_Instructions to follow_
Write the material out again exactly as it stands.

* * * *

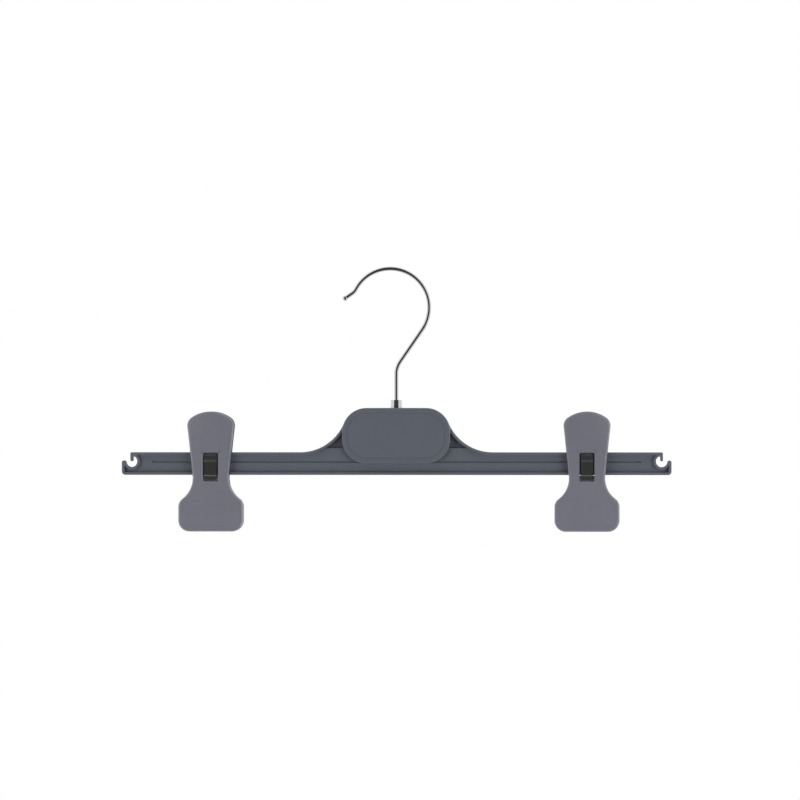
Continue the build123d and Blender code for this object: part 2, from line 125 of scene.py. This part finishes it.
class SpringShape(bpy.types.PropertyGroup):
    """Sizes of the bent strip that closes a clip."""

    width: bpy.props.FloatProperty(
        name="Width", description="Width of the strip", default=0.009, unit="LENGTH",
    )
    thickness: bpy.props.FloatProperty(
        name="Thickness", description="Gauge of the strip", default=0.0006, unit="LENGTH",
    )
    tongue_corner: bpy.props.FloatProperty(
        name="Tongue corner", description="Corner radius at the tongue's end", default=0.0036,
        unit="LENGTH",
    )
    burr: bpy.props.FloatProperty(
        name="Edge round", description="Rounding of the sheared edges", default=0.00012,
        unit="LENGTH",
    )
    step: bpy.props.FloatProperty(
        name="Mesh step", description="Spacing of the mesh along the strip", default=0.0002,
        unit="LENGTH",
    )


class StudioSetup(bpy.types.PropertyGroup):
    """Camera, lamps and backdrop."""

    distance: bpy.props.FloatProperty(
        name="Camera distance", description="From the camera to the hanger", default=4.5,
        unit="LENGTH",
    )
    turn: bpy.props.FloatProperty(
        name="Camera turn", description="How far the camera stands to the right",
        default=math.radians(2.45), subtype="ANGLE",
    )
    view_width: bpy.props.FloatProperty(
        name="View width", description="Width of the picture at the hanger", default=0.5819,
        unit="LENGTH",
    )
    aim: bpy.props.FloatVectorProperty(
        name="Aim", description="Point at the middle of the picture",
        default=(0.00265, 0.0, -0.09366), subtype="TRANSLATION",
    )
    side_turn: bpy.props.FloatProperty(
        name="Side lamp turn", description="From the camera's direction round to a side lamp",
        default=math.radians(63), subtype="ANGLE",
    )
    side_height: bpy.props.FloatProperty(
        name="Side lamp height", description="Height of the side lamps' middles", default=-0.285,
        unit="LENGTH",
    )
    side_light: bpy.props.FloatProperty(
        name="Side lamps", description="Power of each of the four lamps round the hanger",
        default=13.5, unit="POWER",
    )
    top_light: bpy.props.FloatProperty(
        name="Top lamp", description="Power of the lamp overhead", default=12.0, unit="POWER",
    )
    fill: bpy.props.FloatProperty(
        name="Fill", description="Level of the white room's light on the hanger", default=0.46,
        min=0,
    )
    dark_front: bpy.props.FloatProperty(
        name="Dark front", description="Level of the room behind the camera", default=0.06,
        min=0,
    )
    dark_reach: bpy.props.FloatVectorProperty(
        name="Dark reach", description="Sines of the angles across and up that the dark covers",
        default=(0.74, 1.0), size=2, min=0.1, max=1.2,
    )
    floor_drop: bpy.props.FloatProperty(
        name="Floor drop", description="How far the floor lies under the clips", default=0.38,
        unit="LENGTH",
    )
    floor_reach: bpy.props.FloatProperty(
        name="Floor reach", description="From the floor's middle to its edges", default=0.6,
        unit="LENGTH",
    )


class Value:
    """A shader socket that takes part in Python arithmetic."""

    def __init__(self, maker, socket):
        self.maker = maker
        self.socket = socket

    def _math(self, operation, *values, clamp=False):
        return self.maker.node(
            "ShaderNodeMath", {"operation": operation, "use_clamp": clamp},
            {index: value for index, value in enumerate(values)},
        )

    def __add__(self, other):
        return self._math("ADD", self, other)

    def __radd__(self, other):
        return self._math("ADD", other, self)

    def __sub__(self, other):
        return self._math("SUBTRACT", self, other)

    def __rsub__(self, other):
        return self._math("SUBTRACT", other, self)

    def __mul__(self, other):
        return self._math("MULTIPLY", self, other)

    def __rmul__(self, other):
        return self._math("MULTIPLY", other, self)

    def __lt__(self, other):
        return self._math("LESS_THAN", self, other)

    def clamped(self):
        return self._math("ADD", self, 0.0, clamp=True)


class Finish:
    """A material's node tree, made one node at a time."""

    def __init__(self, holder):
        holder.use_nodes = True
        self.tree = holder.node_tree
        self.tree.nodes.clear()

    def node(self, kind, settings=None, inputs=None, output=0):
        """Adds a node, gives it its settings, then its socket values or links."""
        made = self.tree.nodes.new(kind)
        for name, setting in (settings or {}).items():
            setattr(made, name, setting)
        for name, value in (inputs or {}).items():
            if isinstance(value, Value):
                self.tree.links.new(value.socket, made.inputs[name])
            else:
                made.inputs[name].default_value = value
        return Value(self, made.outputs[output]) if made.outputs else None

    def place(self):
        """The surface point in the hanger's own frame."""
        return self.node("ShaderNodeTexCoord", output="Object")

    def stretched(self, scale):
        """The surface point, stretched or shrunk for a pattern."""
        return self.node(
            "ShaderNodeVectorMath", {"operation": "MULTIPLY"}, {0: self.place(), 1: scale}
        )

    def noise(self, size, detail=2.0, scale=(1, 1, 1), roughness=0.5):
        """Noise from 0 to 1 with lumps of about the given size in metres."""
        return self.node(
            "ShaderNodeTexNoise", inputs={
                "Vector": self.stretched(scale), "Scale": 1.0 / size, "Detail": detail,
                "Roughness": roughness,
            }, output="Fac",
        )

    def mix(self, factor, first, second):
        """A colour between two others."""
        return self.node(
            "ShaderNodeMix", {"data_type": "RGBA"}, {0: factor, 6: first, 7: second}, output=2
        )

    def bump(self, height, distance, strength=1.0, normal=None):
        """A bumped normal from a height between 0 and 1."""
        inputs = {"Height": height, "Distance": distance, "Strength": strength}
        if normal is not None:
            inputs["Normal"] = normal
        return self.node("ShaderNodeBump", inputs=inputs)

    def surface(self, **inputs):
        """Ends the tree in a Principled shader."""
        named = {name.replace("_", " "): value for name, value in inputs.items()}
        shader = self.node("ShaderNodeBsdfPrincipled", inputs=named)
        self.node("ShaderNodeOutputMaterial", inputs={"Surface": shader})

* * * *

_Task solution_
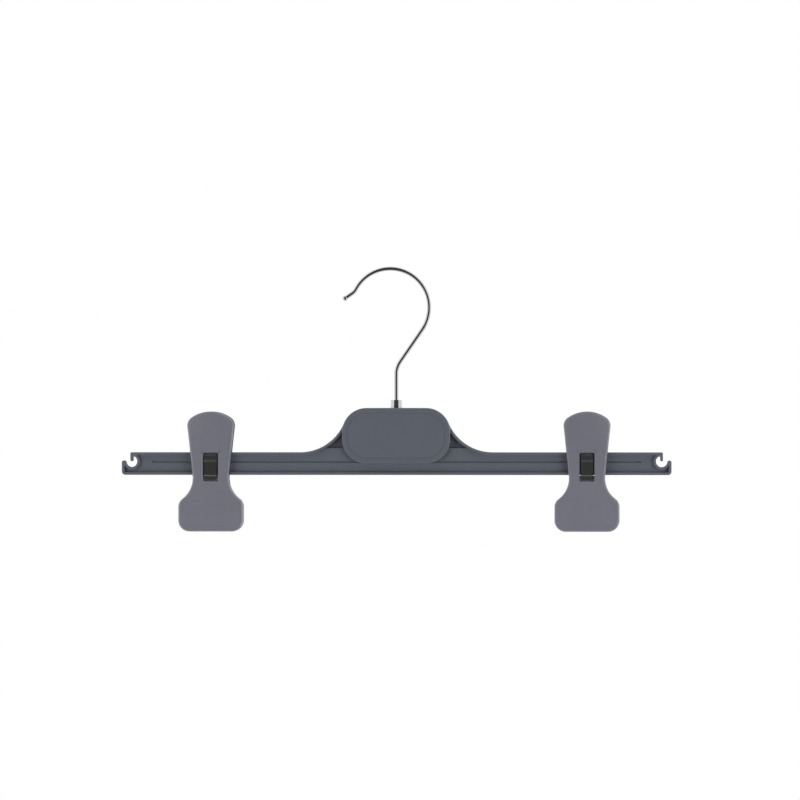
Continue the build123d and Blender code for this object: part 2, from line 125 of scene.py. This part finishes it.
class SpringShape(bpy.types.PropertyGroup):
    """Sizes of the bent strip that closes a clip."""

    width: bpy.props.FloatProperty(
        name="Width", description="Width of the strip", default=0.009, unit="LENGTH",
    )
    thickness: bpy.props.FloatProperty(
        name="Thickness", description="Gauge of the strip", default=0.0006, unit="LENGTH",
    )
    tongue_corner: bpy.props.FloatProperty(
        name="Tongue corner", description="Corner radius at the tongue's end", default=0.0036,
        unit="LENGTH",
    )
    burr: bpy.props.FloatProperty(
        name="Edge round", description="Rounding of the sheared edges", default=0.00012,
        unit="LENGTH",
    )
    step: bpy.props.FloatProperty(
        name="Mesh step", description="Spacing of the mesh along the strip", default=0.0002,
        unit="LENGTH",
    )


class StudioSetup(bpy.types.PropertyGroup):
    """Camera, lamps and backdrop."""

    distance: bpy.props.FloatProperty(
        name="Camera distance", description="From the camera to the hanger", default=4.5,
        unit="LENGTH",
    )
    turn: bpy.props.FloatProperty(
        name="Camera turn", description="How far the camera stands to the right",
        default=math.radians(2.45), subtype="ANGLE",
    )
    view_width: bpy.props.FloatProperty(
        name="View width", description="Width of the picture at the hanger", default=0.5819,
        unit="LENGTH",
    )
    aim: bpy.props.FloatVectorProperty(
        name="Aim", description="Point at the middle of the picture",
        default=(0.00265, 0.0, -0.09366), subtype="TRANSLATION",
    )
    side_turn: bpy.props.FloatProperty(
        name="Side lamp turn", description="From the camera's direction round to a side lamp",
        default=math.radians(63), subtype="ANGLE",
    )
    side_height: bpy.props.FloatProperty(
        name="Side lamp height", description="Height of the side lamps' middles", default=-0.285,
        unit="LENGTH",
    )
    side_light: bpy.props.FloatProperty(
        name="Side lamps", description="Power of each of the four lamps round the hanger",
        default=13.5, unit="POWER",
    )
    top_light: bpy.props.FloatProperty(
        name="Top lamp", description="Power of the lamp overhead", default=12.0, unit="POWER",
    )
    fill: bpy.props.FloatProperty(
        name="Fill", description="Level of the white room's light on the hanger", default=0.46,
        min=0,
    )
    dark_front: bpy.props.FloatProperty(
        name="Dark front", description="Level of the room behind the camera", default=0.06,
        min=0,
    )
    dark_reach: bpy.props.FloatVectorProperty(
        name="Dark reach", description="Sines of the angles across and up that the dark covers",
        default=(0.74, 1.0), size=2, min=0.1, max=1.2,
    )
    floor_drop: bpy.props.FloatProperty(
        name="Floor drop", description="How far the floor lies under the clips", default=0.38,
        unit="LENGTH",
    )
    floor_reach: bpy.props.FloatProperty(
        name="Floor reach", description="From the floor's middle to its edges", default=0.6,
        unit="LENGTH",
    )


class Value:
    """A shader socket that takes part in Python arithmetic."""

    def __init__(self, maker, socket):
        self.maker = maker
        self.socket = socket

    def _math(self, operation, *values, clamp=False):
        return self.maker.node(
            "ShaderNodeMath", {"operation": operation, "use_clamp": clamp},
            {index: value for index, value in enumerate(values)},
        )

    def __add__(self, other):
        return self._math("ADD", self, other)

    def __radd__(self, other):
        return self._math("ADD", other, self)

    def __sub__(self, other):
        return self._math("SUBTRACT", self, other)

    def __rsub__(self, other):
        return self._math("SUBTRACT", other, self)

    def __mul__(self, other):
        return self._math("MULTIPLY", self, other)

    def __rmul__(self, other):
        return self._math("MULTIPLY", other, self)

    def __lt__(self, other):
        return self._math("LESS_THAN", self, other)

    def clamped(self):
        return self._math("ADD", self, 0.0, clamp=True)


class Finish:
    """A material's node tree, made one node at a time."""

    def __init__(self, holder):
        holder.use_nodes = True
        self.tree = holder.node_tree
        self.tree.nodes.clear()

    def node(self, kind, settings=None, inputs=None, output=0):
        """Adds a node, gives it its settings, then its socket values or links."""
        made = self.tree.nodes.new(kind)
        for name, setting in (settings or {}).items():
            setattr(made, name, setting)
        for name, value in (inputs or {}).items():
            if isinstance(value, Value):
                self.tree.links.new(value.socket, made.inputs[name])
            else:
                made.inputs[name].default_value = value
        return Value(self, made.outputs[output]) if made.outputs else None

    def place(self):
        """The surface point in the hanger's own frame."""
        return self.node("ShaderNodeTexCoord", output="Object")

    def stretched(self, scale):
        """The surface point, stretched or shrunk for a pattern."""
        return self.node(
            "ShaderNodeVectorMath", {"operation": "MULTIPLY"}, {0: self.place(), 1: scale}
        )

    def noise(self, size, detail=2.0, scale=(1, 1, 1), roughness=0.5):
        """Noise from 0 to 1 with lumps of about the given size in metres."""
        return self.node(
            "ShaderNodeTexNoise", inputs={
                "Vector": self.stretched(scale), "Scale": 1.0 / size, "Detail": detail,
                "Roughness": roughness,
            }, output="Fac",
        )

    def mix(self, factor, first, second):
        """A colour between two others."""
        return self.node(
            "ShaderNodeMix", {"data_type": "RGBA"}, {0: factor, 6: first, 7: second}, output=2
        )

    def bump(self, height, distance, strength=1.0, normal=None):
        """A bumped normal from a height between 0 and 1."""
        inputs = {"Height": height, "Distance": distance, "Strength": strength}
        if normal is not None:
            inputs["Normal"] = normal
        return self.node("ShaderNodeBump", inputs=inputs)

    def surface(self, **inputs):
        """Ends the tree in a Principled shader."""
        named = {name.replace("_", " "): value for name, value in inputs.items()}
        shader = self.node("ShaderNodeBsdfPrincipled", inputs=named)
        self.node("ShaderNodeOutputMaterial", inputs={"Surface": shader})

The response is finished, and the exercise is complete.